Please give the listing again, word for word, with nothing left out.

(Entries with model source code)
* * * * * * *

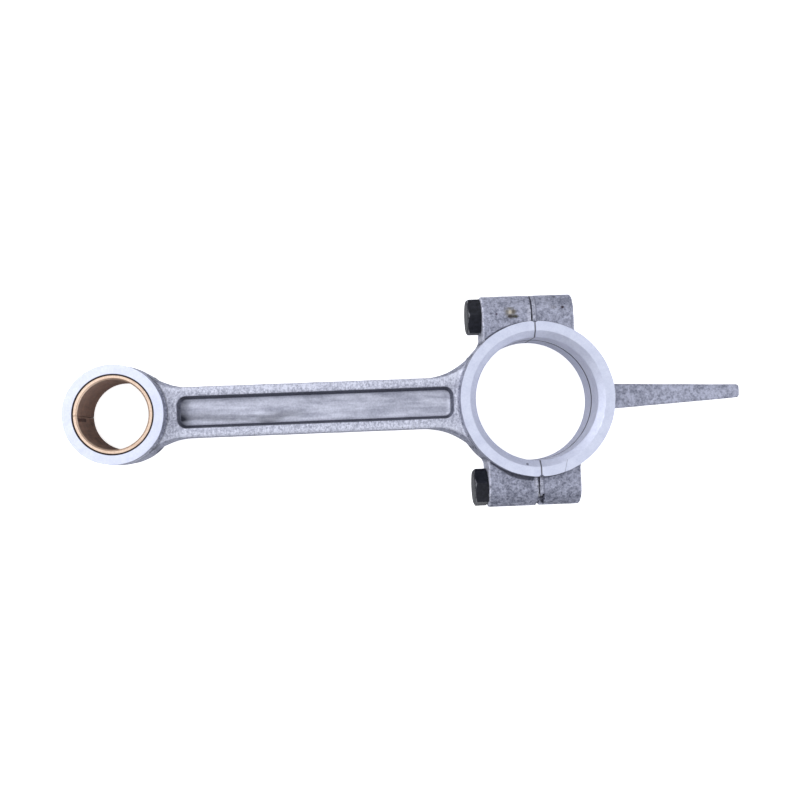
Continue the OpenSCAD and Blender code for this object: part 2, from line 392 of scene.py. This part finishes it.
class Finish(Shading):
    """A procedural material: its nodes read the piece's own place, in millimetres."""

    def __init__(self, name):
        self.material = bpy.data.materials.new(name)
        super().__init__(self.material)
        self.shader = self.node("ShaderNodeBsdfPrincipled").socket.node
        self.node("ShaderNodeOutputMaterial", {0: Signal(self, self.shader.outputs[0])}, out=None)
        metres = self.node("ShaderNodeTexCoord", out="Object")
        self.place = self.node("ShaderNodeVectorMath", {0: metres, 3: 1 / MM}, operation="SCALE")

    def axes(self):
        """The three coordinates of the place."""
        return self.parts(self.place)

    def grain(self, size, detail=2.0, roughness=0.5, stretch=None, seed=0.0):
        """Noise from 0 to 1 whose blotches are about size across. A stretch under 1 draws them out."""
        place = self.place
        if stretch:
            place = self.node("ShaderNodeMapping", {"Vector": place, "Scale": stretch})
        values = {"Vector": place, "W": seed, "Scale": 1 / size, "Detail": detail, "Roughness": roughness}
        return self.node("ShaderNodeTexNoise", values, noise_dimensions="4D")

    def spots(self, spacing, seed=0.0):
        """Distance from the nearest of many scattered points, 0 on the point and about 0.6 between them."""
        values = {"Vector": self.place, "W": seed, "Scale": 1 / spacing}
        return self.node("ShaderNodeTexVoronoi", values, voronoi_dimensions="4D")

    def blot(self, at_x, at_y, half_length, half_height, ragged=(0.3, 1.2)):
        """1 inside an ellipse on the side that faces +Z, 0 outside, with a ragged edge."""
        x, y, z = self.axes()
        rough = self.grain(0.9, 2, 0.6, seed=at_x) * 1.4 - 0.7
        far = (((x - at_x) / half_length) ** 2.0 + ((y - at_y) / half_height) ** 2.0) ** 0.5 + rough * 0.7
        return far.ramp(ragged[1], ragged[0] - 0.01) * (z > 0)

    def mix(self, share, first, second):
        """Between two colours."""
        values = {0: share, 6: first, 7: second}
        return self.node("ShaderNodeMix", values, out=2, data_type="RGBA")

    def bump(self, height):
        """The surface's direction after raising it by a height in millimetres."""
        return self.node("ShaderNodeBump", {"Strength": 1.0, "Distance": MM, "Height": height})

    def set(self, **values):
        """Sets or links the shader's sockets, with _ for a space in their names."""
        for key, value in values.items():
            socket = self.shader.inputs[key.replace("_", " ")]
            if isinstance(value, Signal):
                self.tree.links.new(value.socket, socket)
            else:
                socket.default_value = value
        return self.material


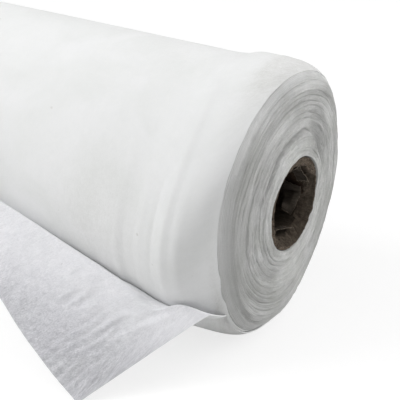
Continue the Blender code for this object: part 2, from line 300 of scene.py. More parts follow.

* * * * * * *

RESPONSE TO THIS TASK:
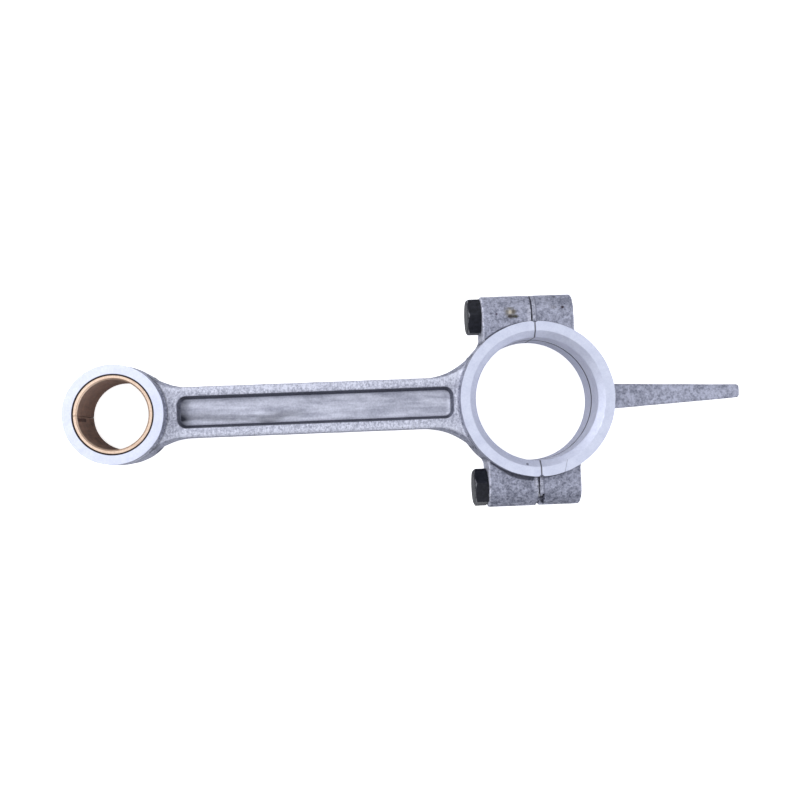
Continue the OpenSCAD and Blender code for this object: part 2, from line 392 of scene.py. This part finishes it.
class Finish(Shading):
    """A procedural material: its nodes read the piece's own place, in millimetres."""

    def __init__(self, name):
        self.material = bpy.data.materials.new(name)
        super().__init__(self.material)
        self.shader = self.node("ShaderNodeBsdfPrincipled").socket.node
        self.node("ShaderNodeOutputMaterial", {0: Signal(self, self.shader.outputs[0])}, out=None)
        metres = self.node("ShaderNodeTexCoord", out="Object")
        self.place = self.node("ShaderNodeVectorMath", {0: metres, 3: 1 / MM}, operation="SCALE")

    def axes(self):
        """The three coordinates of the place."""
        return self.parts(self.place)

    def grain(self, size, detail=2.0, roughness=0.5, stretch=None, seed=0.0):
        """Noise from 0 to 1 whose blotches are about size across. A stretch under 1 draws them out."""
        place = self.place
        if stretch:
            place = self.node("ShaderNodeMapping", {"Vector": place, "Scale": stretch})
        values = {"Vector": place, "W": seed, "Scale": 1 / size, "Detail": detail, "Roughness": roughness}
        return self.node("ShaderNodeTexNoise", values, noise_dimensions="4D")

    def spots(self, spacing, seed=0.0):
        """Distance from the nearest of many scattered points, 0 on the point and about 0.6 between them."""
        values = {"Vector": self.place, "W": seed, "Scale": 1 / spacing}
        return self.node("ShaderNodeTexVoronoi", values, voronoi_dimensions="4D")

    def blot(self, at_x, at_y, half_length, half_height, ragged=(0.3, 1.2)):
        """1 inside an ellipse on the side that faces +Z, 0 outside, with a ragged edge."""
        x, y, z = self.axes()
        rough = self.grain(0.9, 2, 0.6, seed=at_x) * 1.4 - 0.7
        far = (((x - at_x) / half_length) ** 2.0 + ((y - at_y) / half_height) ** 2.0) ** 0.5 + rough * 0.7
        return far.ramp(ragged[1], ragged[0] - 0.01) * (z > 0)

    def mix(self, share, first, second):
        """Between two colours."""
        values = {0: share, 6: first, 7: second}
        return self.node("ShaderNodeMix", values, out=2, data_type="RGBA")

    def bump(self, height):
        """The surface's direction after raising it by a height in millimetres."""
        return self.node("ShaderNodeBump", {"Strength": 1.0, "Distance": MM, "Height": height})

    def set(self, **values):
        """Sets or links the shader's sockets, with _ for a space in their names."""
        for key, value in values.items():
            socket = self.shader.inputs[key.replace("_", " ")]
            if isinstance(value, Signal):
                self.tree.links.new(value.socket, socket)
            else:
                socket.default_value = value
        return self.material


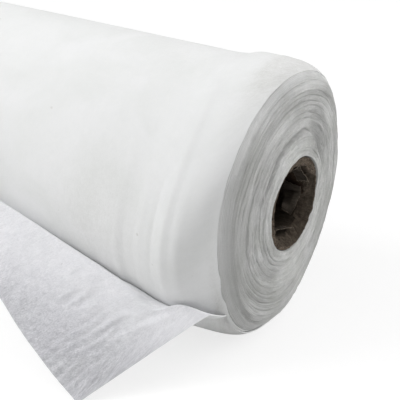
Continue the Blender code for this object: part 2, from line 300 of scene.py. More parts follow.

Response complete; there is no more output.